Hatice, ayrıca çocuğunun din dersi almak istemediğini ve bu nedenle Milli Eğitim Müdürlüğü vasıtasıyla İdare Mahkemesi’ne yaptığı başvurunun reddedildiğini ardından Danıştay’a başvurduğunu ve gerekirse Avrupa İnsan Hakları Mahkemesi’ne (AİHM) kadar gideceklerini söyledi.
'Biat eden toplum yetiştirmek hedeflendi'
Ezberci, bilimsellikten uzak ve dayatmacı eğitim sisteminin özgür düşünceli bireylerin yetişmesinin önünde engel olduğunu vurgulayan Hatice, "Özellikle son yıllardaki sorgulamayan, düşünmeyen verileni kabul eden ve biat eden 'kul' niteliğindeki bireyleri yetiştirmeyi amaçlıyor. 'İmam Hatipler bizim arka bahçemiz' demişlerdi. Bütün okullar imam hatipleştirilerek bu amaca hizmet ettirildi" ifadelerini kullandı.
Müfredattaki cinsiyetçi yaklaşımlara dikkat çeken Hatice, okul idarelerinin karma eğitime karşı çıktığını, serbest kıyafetin sadece türbana özgürlük getirdiğini, kız çocuklarının giyimlerine sürekli müdahale edildiğini belirtti. 4+4+4 sistemi ile kız çocuklarının okullardan ve sokaktan uzaklaştırıldığını söyleyen Hatice "Çocuk evlendirmelerin ve çocuk işçiliğinin bu yolla arttığını görüyoruz" diye ekledi.

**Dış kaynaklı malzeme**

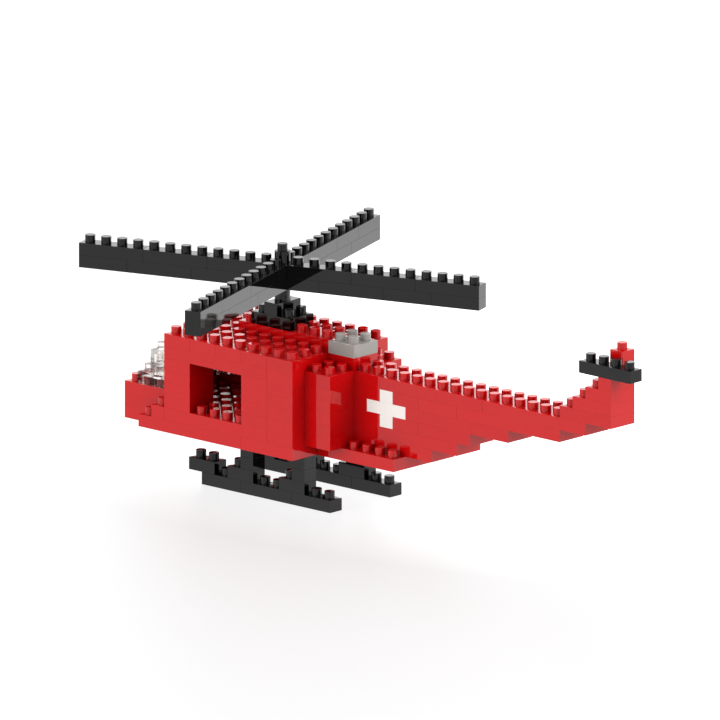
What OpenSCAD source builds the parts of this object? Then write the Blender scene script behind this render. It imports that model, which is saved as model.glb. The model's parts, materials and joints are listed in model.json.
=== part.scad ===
// Toy helicopter built from small clip-together bricks.
// The grid counts studs along x (towards the tail) and y (towards the starboard side), and brick layers
// along z. Grid zero is the front port corner of the cabin walls, at the bottom of the hull.

/* [Brick system] */
// Spacing between stud centres
pitch = 4; // [3.9:0.1:4.2]
// Height of one brick layer
layer_h = 2.905; // [2.9:0.005:3.2]
// Diameter of a stud
stud_d = 2.4; // [2.2:0.05:2.4]
// Height of a stud above its brick
stud_h = 1.7; // [1.4:0.1:1.7]
// Gap left on each side of a brick
side_gap = 0.02; // [0.02:0.01:0.06]
// Gap left above a brick
top_gap = 0.02; // [0.02:0.01:0.05]
// Clearance between a stud and the socket around it
stud_fit = 0.02; // [0.02:0.01:0.04]

/* [Rotor] */
// How far the rotor is turned from the tail line, in degrees
rotor_turn = 18.8; // [0:0.1:90]
// Gap under the rotor that lets it turn
turning_gap = 0.1; // [0.05:0.05:0.2]
// Diameter of the round mast and hub bricks
round_d = 3.7; // [3.5:0.05:3.8]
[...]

'Kız çocuklarını aşağılayan eğitim anlayışı hâkim'
29 yıl sınıf öğretmenliği yapan Gülsüm Mısırlı ise, sürekli değişen müfredatların içinde gelmiş geçmiş en kötüsünün yürürlükte olduğunu vurguladı. Değişen sınav sisteminin belirsizlik ve dolayısıyla ümitsizlik ürettiğini, meslek sahibi olmanın zorlaşması nedeniyle ailelerin kız çocuklarını okullardan çektiğini ifade eden Gülsüm, "Dini eğitime zorlanıyor çocuklar. Kız çocuklarını aşağılayıcı eğitim anlayışını getiriyor. İnsanlar kişiliksizleştiriliyor haklarını arayamaz duruma sokuluyor" dedi.
Toplumda Alevi, Ateist, Deist gibi Sünni inancın dışında kalanların din dersleri ile dışlandığını kaydeden Gülsüm, "Din Kültürü dersinin adı bile sıkıntılı. Belli bir Sünni mezhebine göre dayatmadır" diye vurguladı.